→ Data segment:
(begin)

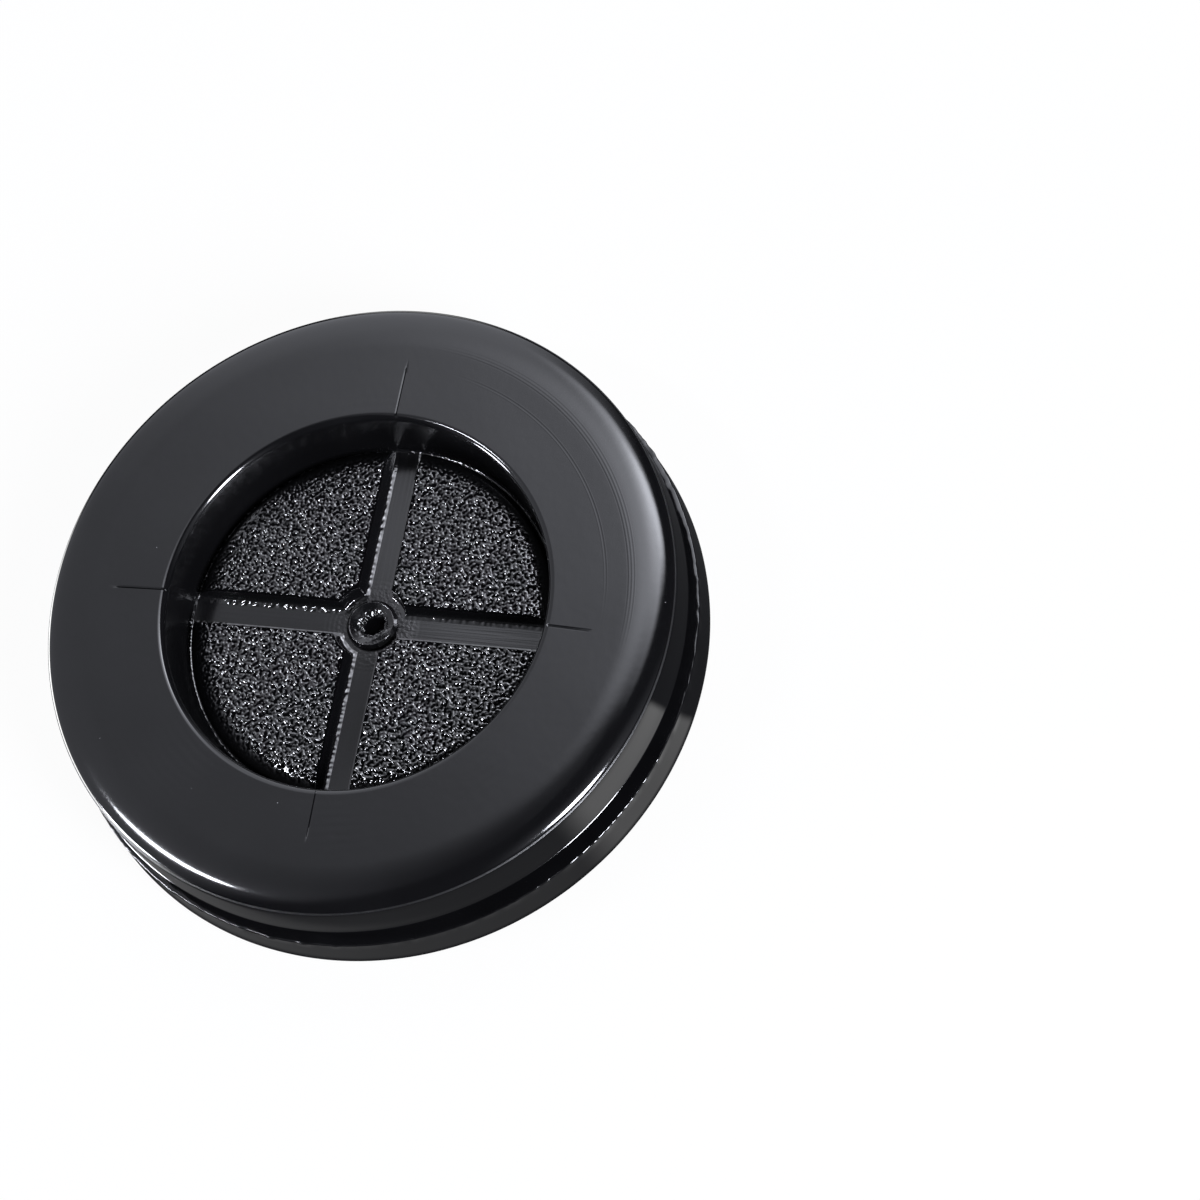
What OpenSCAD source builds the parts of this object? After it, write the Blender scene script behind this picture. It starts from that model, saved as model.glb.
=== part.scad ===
// Panel grommet for cables: a rubber moulding with a wide top flange, a groove that
// grips the panel, a lower flange, and a closed membrane. Its round recess is crossed by
// two channels, along which the user cuts the membrane, between four textured pads.
// Millimetres, +Z up. The origin is the centre of the base.

/* [Flanges] */
// Diameter of the top flange at its parting line
top_flange_d = 50; // [46:0.1:60]
// Height of the top flange, from the groove to the top face
top_flange_h = 4.6; // [3.8:0.1:6]
// Width of the crown, where the top face rolls over to the parting line
crown_w = 3.5; // [1:0.1:4]
// Drop of the crown from the top face to the parting line
crown_drop = 0.9; // [0.4:0.1:1.5]
// Width of the ledge that the mould leaves at the parting line
parting_ledge = 0.1; // [0.05:0.05:0.3]
// Diameter of the lower flange at its upper edge
lower_flange_d = 51.1; // [46:0.1:60]
// Height of the lower flange, from the base to the groove
lower_flange_h = 3.5; // [2.5:0.1:5]
// Rounding of the lower flange's bottom edge
base_edge_r = 0.4; // [0.1:0.1:1]
// Outward lean of each flange's side over its height
side_draft = 0.15; // [0:0.05:0.4]
// Length of the four guide marks in the top face, from the mouth outwards
mark_l = 4.2; // [1:0.1:5]
// Width of a guide mark
mark_w = 0.2; // [0.1:0.05:0.5]
// Depth of a guide mark
mark_depth = 0.1; // [0.05:0.05:0.3]

/* [Panel groove] */
// Diameter of the hole in the panel
panel_hole_d = 40; // [36:0.5:42]
// Gap all round between the neck and the edge of the panel's hole
neck_clearance = 0.1; // [0:0.05:0.5]
// Thickness of the panel
panel_t = 1.8; // [1:0.1:3]
// Play of the panel between the two flanges
groove_clearance = 0.1; // [0:0.05:0.4]
// Fillet at the neck's root, against each flange
root_r = 0.3; // [0.1:0.05:0.4]

/* [Recess] */
// Diameter of the recess's mouth in the top face
mouth_d = 30.5; // [30:0.1:34]
// Diameter of the membrane, where the tapered walls end
membrane_d = 29.9; // [27:0.1:30]
// Diameter of the recess's mouth in the base
base_mouth_d = 30.6; // [30:0.1:33]
// Rounding of the mouth's edge in the top face
mouth_edge_r = 0.5; // [0.1:0.05:1]
// Rounding of the mouth's edge in the base
base_mouth_edge_r = 0.3; // [0.1:0.05:0.6]

/* [Membrane] */
// Depth from the top face down to the floor of the channels
floor_depth = 5.2; // [3:0.1:5.6]
// Thickness of the membrane under the channels
membrane_t = 1.1; // [0.6:0.1:1.5]
// Width of the channels between the tops of the pads
channel_w = 2.7; // [1.5:0.1:4]
// Height of the pads above the floor of the channels
pad_h = 1.4; // [0.6:0.1:2]
// Lean of a pad's straight sides, which widen it towards the floor
pad_lean = 0.25; // [0:0.05:0.4]
// Width of the roll-off where a pad comes down to the wall of the recess
pad_roll_w = 2; // [0.3:0.1:3]

/* [Gate mark] */
// Diameter of the round mark that the moulding gate leaves
gate_d = 4.1; // [3.8:0.1:6]
// Height of the gate mark's rim above the floor of the channels
gate_h = 0.6; // [0.4:0.1:1]
// Width of the rim round the crater where the sprue tore off
gate_rim_w = 0.35; // [0.2:0.05:0.6]
// Gap between the gate mark and the pads round it, at the floor
gate_gap = 0.65; // [0.3:0.05:1.5]
// Diameter of the pit at the bottom of the crater
pit_d = 1.6; // [0.6:0.1:2]
// Depth of the pit below the floor of the channels
pit_depth = 0.4; // [0.1:0.05:0.5]

/* [Hidden] */
$fn = 144;

arc_steps = 8;        // straight steps along a quarter turn of an edge
overcut = 1;          // how far a cutting solid runs past the faces that it opens

top_r = top_flange_d / 2;
lower_r = lower_flange_d / 2;
neck_r = panel_hole_d / 2 - neck_clearance;
membrane_r = membrane_d / 2;
mouth_r = mouth_d / 2;
base_mouth_r = base_mouth_d / 2;
gate_r = gate_d / 2;
crater_r = gate_r - gate_rim_w;
gate_ring_r = gate_r + gate_gap;
pit_r = pit_d / 2;

groove_z = lower_flange_h;
top_flange_z = groove_z + panel_t + groove_clearance;
total_h = top_flange_z + top_flange_h;
parting_z = total_h - crown_drop;
floor_z = total_h - floor_depth;
membrane_z = floor_z - membrane_t;
pad_z = floor_z + pad_h;

// Points on an elliptical arc about (cr, cz) in the profile's plane
function arc(cr, cz, r_out, r_up, from, to) =
    [for (i = [0:arc_steps]) let (a = from + (to - from) * i / arc_steps)
        [cr + r_out * cos(a), cz + r_up * sin(a)]];

// The round space inside the moulding, from below the base to above the top face.
// It narrows from each mouth to the membrane, which closes it.
module recess() {
    rotate_extrude()
        polygon(concat(
            [[0, -overcut], [base_mouth_r + base_mouth_edge_r, -overcut]],
            arc(base_mouth_r + base_mouth_edge_r, base_mouth_edge_r,
                base_mouth_edge_r, base_mouth_edge_r, 270, 180),
            [[membrane_r, membrane_z], [membrane_r, floor_z]],
            arc(mouth_r + mouth_edge_r, total_h - mouth_edge_r,
                mouth_edge_r, mouth_edge_r, 180, 90),
            [[mouth_r + mouth_edge_r, total_h + overcut], [0, total_h + overcut]]));
}

// The four shallow marks that carry the lines of the channels on over the top face
module guide_marks() {
    for (turn = [0:90:270])
        rotate([0, 0, turn])
            translate([mouth_r, -mark_w / 2, total_h - mark_depth])
                cube([mark_l, mark_w, mark_depth + overcut]);
}

// Flat on top, with a crown that rolls over to the parting line and a plain side below it
module top_flange() {
    crown_r = top_r - parting_ledge;
    color("#2b2c30")
        difference() {
            rotate_extrude()
                polygon(concat(
                    [[0, top_flange_z], [top_r + side_draft, top_flange_z], [top_r, parting_z]],
                    arc(crown_r - crown_w, parting_z, crown_w, crown_drop, 0, 90),
                    [[0, total_h]]));
            recess();
            guide_marks();
        }
}

// The sleeve that fills the panel's hole, filleted into both flanges
module neck() {
    fillet_r = neck_r + root_r;
    color("#1d1e21")
        difference() {
            rotate_extrude()
                polygon(concat(
                    [[0, groove_z]],
                    arc(fillet_r, groove_z + root_r, root_r, root_r, 270, 180),
                    arc(fillet_r, top_flange_z - root_r, root_r, root_r, 180, 90),
                    [[0, top_flange_z]]));
            recess();
        }
}

// The flange that is pressed through the panel's hole and holds from behind
module lower_flange() {
    foot_r = lower_r + side_draft;
    color("#26272b")
        difference() {
            rotate_extrude()
                polygon(concat(
                    [[0, 0]],
                    arc(foot_r - base_edge_r, base_edge_r, base_edge_r, base_edge_r, 270, 360),
                    [[lower_r, groove_z], [0, groove_z]]));
            recess();
        }
}

// The closed web, whose top is the floor of the channels, with the pit of the torn sprue
module membrane() {
    color("#303136")
        difference() {
            translate([0, 0, membrane_z])
                cylinder(r = membrane_r, h = membrane_t);
            translate([0, 0, floor_z - pit_depth])
                cylinder(r = pit_r, h = pit_depth + overcut);
        }
}

// All that lies to the right of a channel's leaning side, which at the pad's top is
// half the channel's width from the axis
module right_of_channel() {
    translate([channel_w / 2, 0, pad_z])
        rotate([0, atan(pad_lean / pad_h), 0])
            translate([0, -membrane_d, -membrane_d])
                cube(2 * membrane_d);
}

// The round space about the gate mark, which widens upwards as the channels do
module gate_ring() {
    widening = pad_lean / pad_h;
    translate([0, 0, floor_z - overcut])
        cylinder(r1 = gate_ring_r - widening * overcut,
                 r2 = gate_ring_r + widening * (pad_h + overcut), h = pad_h + 2 * overcut);
}

// One quadrant between the channels, rolled off towards the wall of the recess
module pad(turn) {
    rotate([0, 0, turn])
        difference() {
            intersection() {
                rotate_extrude()
                    polygon(concat(
                        [[0, floor_z]],
                        arc(membrane_r - pad_roll_w, floor_z, pad_roll_w, pad_h, 0, 90),
                        [[0, pad_z]]));
                right_of_channel();
                mirror([1, -1, 0])
                    right_of_channel();
            }
            gate_ring();
        }
}

module pad_back_right() { color("#3a3b40") pad(0); }
module pad_back_left() { color("#3a3b40") pad(90); }
module pad_front_left() { color("#3a3b40") pad(180); }
module pad_front_right() { color("#3a3b40") pad(270); }

// The low round mark of the moulding gate: a rim whose crater narrows down to the pit
module gate_mark() {
    gate_z = floor_z + gate_h;
    color("#202124")
        rotate_extrude()
            polygon([[pit_r, floor_z], [gate_r, floor_z], [gate_r, gate_z],
                     [crater_r, gate_z]]);
}

top_flange();
neck();
lower_flange();
membrane();
pad_front_right();
pad_back_right();
pad_back_left();
pad_front_left();
gate_mark();
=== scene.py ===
"""Looks of the rubber panel grommet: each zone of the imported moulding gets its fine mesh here."""

import math

import bmesh
import bpy
from mathutils import Matrix, Vector, noise
from mathutils.bvhtree import BVHTree


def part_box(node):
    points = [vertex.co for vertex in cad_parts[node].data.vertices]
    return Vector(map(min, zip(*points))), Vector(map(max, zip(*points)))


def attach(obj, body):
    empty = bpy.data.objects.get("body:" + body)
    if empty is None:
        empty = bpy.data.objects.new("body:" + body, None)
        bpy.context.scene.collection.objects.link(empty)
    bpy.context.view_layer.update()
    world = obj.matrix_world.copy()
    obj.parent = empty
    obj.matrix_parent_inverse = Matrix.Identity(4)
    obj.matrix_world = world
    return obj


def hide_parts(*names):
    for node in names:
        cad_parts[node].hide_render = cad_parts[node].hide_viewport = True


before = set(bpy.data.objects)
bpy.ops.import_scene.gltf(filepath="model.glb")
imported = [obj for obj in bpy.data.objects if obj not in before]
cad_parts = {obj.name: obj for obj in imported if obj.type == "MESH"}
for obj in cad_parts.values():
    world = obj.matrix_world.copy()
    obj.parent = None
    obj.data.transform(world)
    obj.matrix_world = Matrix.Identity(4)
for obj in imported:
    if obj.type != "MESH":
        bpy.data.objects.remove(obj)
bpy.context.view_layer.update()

MM = 0.001
STEPS = 720          # steps of a full turn, so that one step is half a degree
WELD = 1e-7          # vertices closer than this are one, in metres

# ---------------------------------------------------------------- image points
W = H = 1200
POINTS = {
    "left edge": (49.5, None),
    "right edge": (705.5, None),
    "top edge": (None, 310.8),
    "bottom edge": (None, 963.0),
    "mouth, left": (158.0, None),
    "mouth, right": (553.6, None),
    "mouth, top": (None, 413.6),
    "mouth, bottom": (None, 793.2),
    "gate mark": (371.7, 623.5),
    "crater": (371.4, 622.5),
    "mark end, top": (407.0, 366.0),
    "mark end, left": (114.7, 586.7),
    "mark end, right": (589.0, 630.1),
    "mark end, bottom": (306.0, 839.5),
}

# ---------------------------------------------------------------------- camera
CAMERA_PLACE = (116.17 * MM, -115.74 * MM, 311.90 * MM)
CAMERA_AIM = (19.331 * MM, 1.704 * MM, 10.0 * MM)
CAMERA_ROLL = -31.571          # degrees, about the line of sight
LENS = 135.0                   # mm
SENSOR_WIDTH = 36.0            # mm


def make_camera():
    """The photograph's viewing angle, aimed first and then rolled about the line of sight."""
    data = bpy.data.cameras.new("camera")
    data.lens = LENS
    data.sensor_width = SENSOR_WIDTH
    data.sensor_fit = "AUTO"
    data.clip_start = 0.01
    data.clip_end = 50.0
    made = bpy.data.objects.new("camera", data)
    bpy.context.scene.collection.objects.link(made)
    place = Vector(CAMERA_PLACE)
    aim = (Vector(CAMERA_AIM) - place).to_track_quat("-Z", "Y").to_matrix().to_4x4()
    roll = Matrix.Rotation(math.radians(CAMERA_ROLL), 4, "Z")
    made.matrix_world = Matrix.Translation(place) @ aim @ roll
    bpy.context.scene.camera = made
    bpy.context.view_layer.update()
    return made


camera = make_camera()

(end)

→ Stated goal:
Copy exactly the lines that run from the first line of the data to the line containing "of the base.", please, with both ends included and nothing else.

→ Task output:
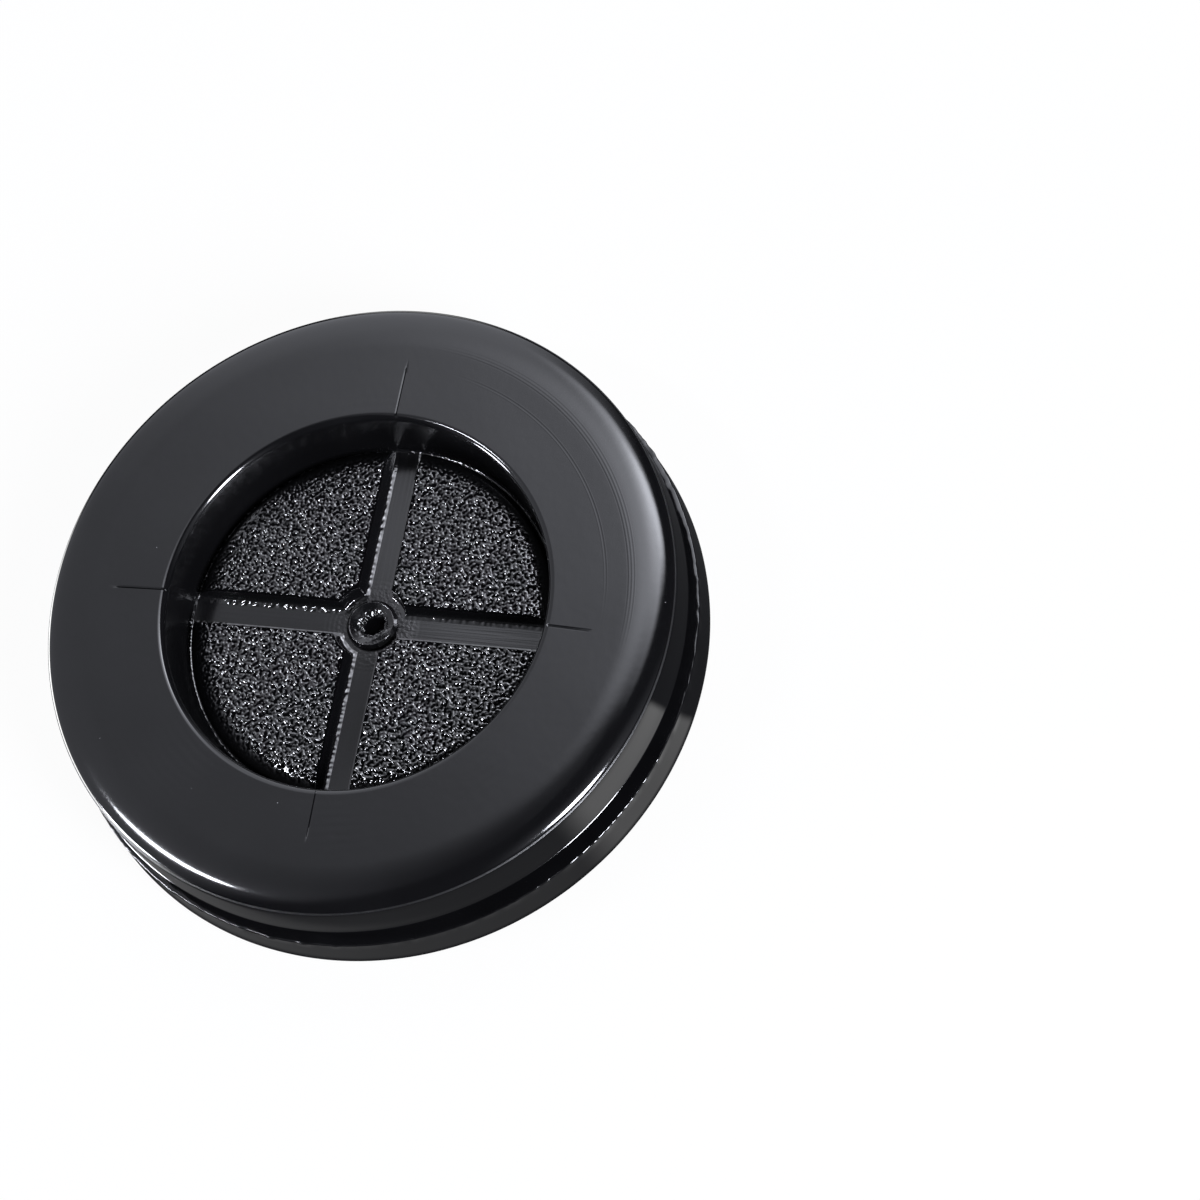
What OpenSCAD source builds the parts of this object? After it, write the Blender scene script behind this picture. It starts from that model, saved as model.glb.
=== part.scad ===
// Panel grommet for cables: a rubber moulding with a wide top flange, a groove that
// grips the panel, a lower flange, and a closed membrane. Its round recess is crossed by
// two channels, along which the user cuts the membrane, between four textured pads.
// Millimetres, +Z up. The origin is the centre of the base.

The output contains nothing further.